In my rebuild I finished painting and upgrading the engine compartment. I replaced the voltage regulatior with a modern one. The regulator has this thing (looks like an interference or noise filter for the radio) that shares a screw and one wire from the alternator plugs in to the filter. The wire rusted out of the filter. Questions I have: Does this even matter? I happen to have a generic filter in the garage should I just use that? Am I right that it is a noise filter?
I am pretty sure that it is a noise filter. If you can't find one.....I probably have some. I can throw it in the box with the radio. Let me know.
You don't need the noise filter.

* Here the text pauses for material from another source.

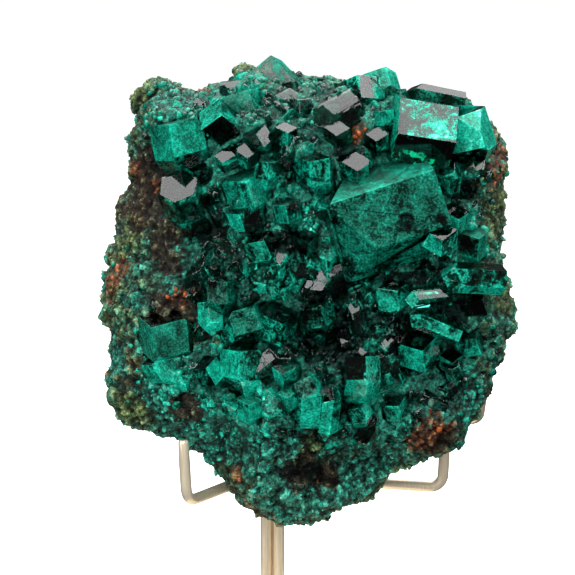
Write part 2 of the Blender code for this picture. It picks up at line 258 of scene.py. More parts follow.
colours = {
    "black": (0.0012, 0.005, 0.004, 1),
    "deepGreen": (0.001, 0.034, 0.022, 1),
    "green": (0.002, 0.125, 0.080, 1),
    "teal": (0.003, 0.31, 0.205, 1),
    "bright": (0.012, 0.62, 0.43, 1),
    "pale": (0.42, 0.86, 0.78, 1),
    "rust": (0.36, 0.075, 0.012, 1),
    "brown": (0.040, 0.016, 0.006, 1),
}

crystalTones = ((0.00, colours["black"]), (0.22, colours["deepGreen"]), (0.44, colours["green"]),
                (0.66, colours["teal"]), (0.86, colours["bright"]), (1.00, colours["pale"]))

# Patches on the front: where their middle shows in the picture and how far they reach, in millimetres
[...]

Alternators do not produce the noise that generators did in the past. The filters were developed for those old generators. The slip rings and brushes make far less arcing than the generator's commutator and brushes that were making and breaking connections with arcing occurring at each bar. There is a capacitor filter in your alternator that does the same job as the external filter. If you have digital equipment connected to your charging system then you should filter the equipment but I doubt your radio will pick up interference from the charging circuit when there is so much radiated noise from the ignition.
Noise filter is on an as needed basis. With an alternator, you will hear whine more than noise pulses. Also depends on if the regulator is solid state or menchinical. In my 1990 car, the system uses a solid state regulator and a noise capacitor from the factory.